Mark Christopher, who for years nursed a broken heart over the cruel treatment his masterpiece suffered, painstakingly worked on restoring the original film for a 2015 re-release, ditching the studio rewrites and replacing them with his missing 40 minutes. The result shows a much darker, more satisfying movie that has to be seen to believed.

Here, Mark takes us through the journey that saw his baby brutalised by the studio rise once again like a phoenix…

So Mark, what was the initial story you wanted to tell in 54?

It was about this wonderful, exciting nightclub, told through the eyes of the bartender, a coat check girl and a bus boy who worked there. Before I started writing I did a lot of research and interviewed a lot of people who were part of [the club’s notorious owner] Steve Rubell’s circus, so I had a feel for what the place was like and got the sense that anything could happen.

How did the studio feel about the first cut?

When they saw the dailies they got very excited. At the same time, my cast were suddenly getting famous – Neve was in Scream 2, Ryan was in I Know What You Did Last Summer and Mike had been a box o­ffice smash with Austin Powers. But then they decided to test screen it in the suburbs. Now, we had made a dark, complex movie about a fucked up time and we knew that in 1997 viewers in Long Island just wouldn’t get it. Of course, some did, but the homophobes at the test screenings gave horrible comments and the studio didn’t like that. So gone was the kiss between Shane and Greg, and any sense of Shane’s opportunistic bisexuality.

It’s still not exactly a gay movie, is it?

The movie was never a big gay movie. The lead character is basically straight but opportunistically bisexual. And that, in a way, was harder for people to handle back then, it was too complex at the time. Of course, these days, you turn on HBO and there are many bisexual characters who do drugs and all sorts. Back then it was very edgy, too edgy for an 1800 screen release.

So what can viewers expect now?

There is way more sex and drugs in this version, but the characters are more developed now.

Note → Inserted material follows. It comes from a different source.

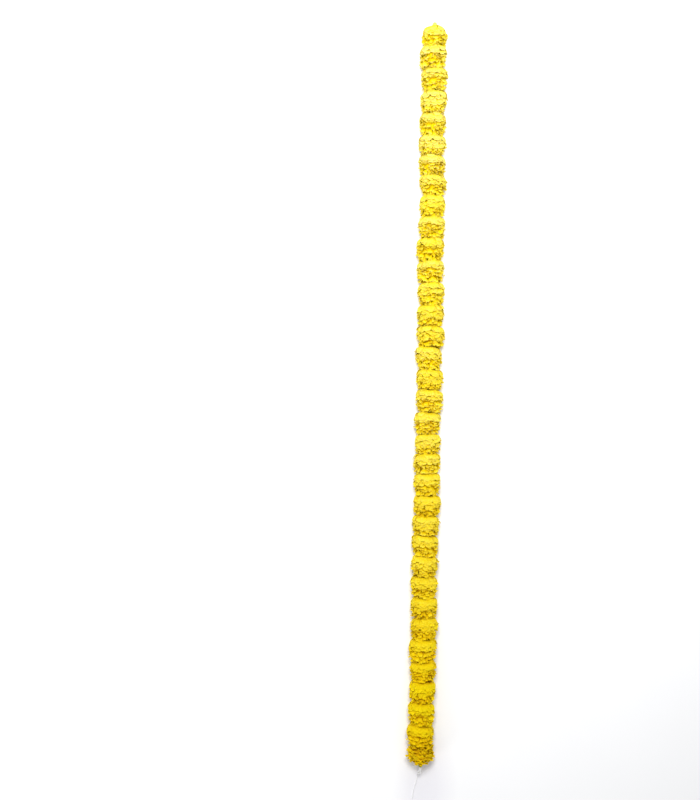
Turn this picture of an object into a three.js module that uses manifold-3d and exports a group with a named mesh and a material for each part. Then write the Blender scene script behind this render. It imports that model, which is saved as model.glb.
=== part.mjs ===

There is a sweetness and innocence there that will surprise some people. The story is a simple three-way love story between Shane, Greg and his wife Anita, which, when cut, became a clichéd love story between Ryan’s character and Neve’s. This is more than just a director’s cut – this tells a totally different story.

How was Ryan with the sex and drugs and bisexuality?

It actually took a year to cast Shane. When Ryan first auditioned, I thought he was great, but too young. Then he came back six months later and had grown into this young man and I said, “Good, we got Shane.” Ryan was a total sweetheart, a very strong actor who embraced the script. He totally got it and threw himself into the role.

Mike Myers was great, but a risky choice as he was best known for comedy.

He was amazing. The studio really wanted him but were nervous because he came with this comedy baggage. I knew he was going to be great as comedy and tragedy come from the same place. He was actually nominated for best supporting role by the New York Film Critics Circle after they had seen my cut of the movie. But then when the film came out, they pulled the nomination. Luckily it hadn’t been officially announced so it was crushing for me but Mike didn’t know about that.

How did the savage reviews affect you?

Not well. But then I thought the fllm got the reviews it deserved. You have to remember I didn’t write the new scenes. The cast and I were like, “what is this?” Me and the cast were aghast!

Did the bad reviews affect your career?

I was blamed for how bad the movie was. Did I fight back? No. I couldn’t. It didn’t help to complain at the time. I’m thrilled that 17 years later it’s getting a rebirth. The other thing that is great is that I had the chance to rewrite Ryan’s opening speech and Ryan came back to re-record it, which I think makes the film altogether more special.